Why did CME launch weekend crypto futures?
Because crypto spot markets trade continuously, and traders needed regulated tools that can be used when big price moves happen outside weekday hours.
What is Bitcoin Volatility futures trading?
It is a CME product tied to the expected 30-day implied volatility of Bitcoin, meaning it tracks expected price swings rather than Bitcoin’s direction.
How much did the first weekend trade?
About $50 million in notional volume, with more than 7,200 contracts traded.
What are the main risks of 24/7 crypto derivatives?
The biggest risks are surveillance, liquidity, staffing, clearing, settlement, and customer protection issues if the market gets too hot and the support systems can’t keep up.
Does this prove institutions want 24/7 crypto access?
It strongly suggests demand is there, but the real test is whether that demand holds up after the first wave of interest wears off.
This is what crypto has been forcing on finance for years: adapt to the market’s pace, or get left behind. CME Group is not reinventing the wheel here, but it is admitting the wheel now has to roll on weekends too. That’s progress, even if it comes with a few operational headaches and a regulatory babysitter watching the clock.
“CME Group recorded about $50 million in notional trading volume during the first weekend of its 24/7 crypto derivatives market.”
“The launch gave traders access to regulated crypto derivatives through the weekend for the first time on CME’s platform.”
“The change gives traders more time to manage exposure when crypto prices move outside normal financial-market hours.”
“The product provides traders with exposure to the expected 30-day implied volatility of Bitcoin.”

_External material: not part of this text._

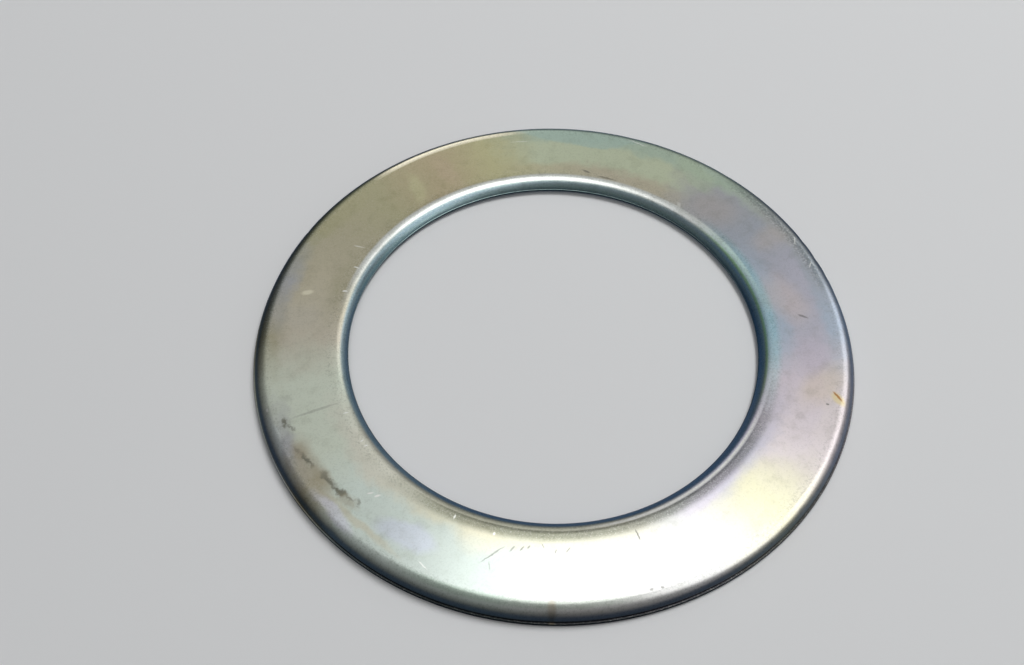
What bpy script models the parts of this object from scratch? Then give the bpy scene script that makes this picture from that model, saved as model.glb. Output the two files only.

The takeaway is simple: regulated markets are being dragged, product by product, into crypto’s nonstop reality. Whether this becomes a lasting shift in market infrastructure or just another launch that looked better on day one will depend on the same thing that always matters in crypto and finance alike — real liquidity, real utility, and whether traders keep showing up after the hype machine packs up and goes home.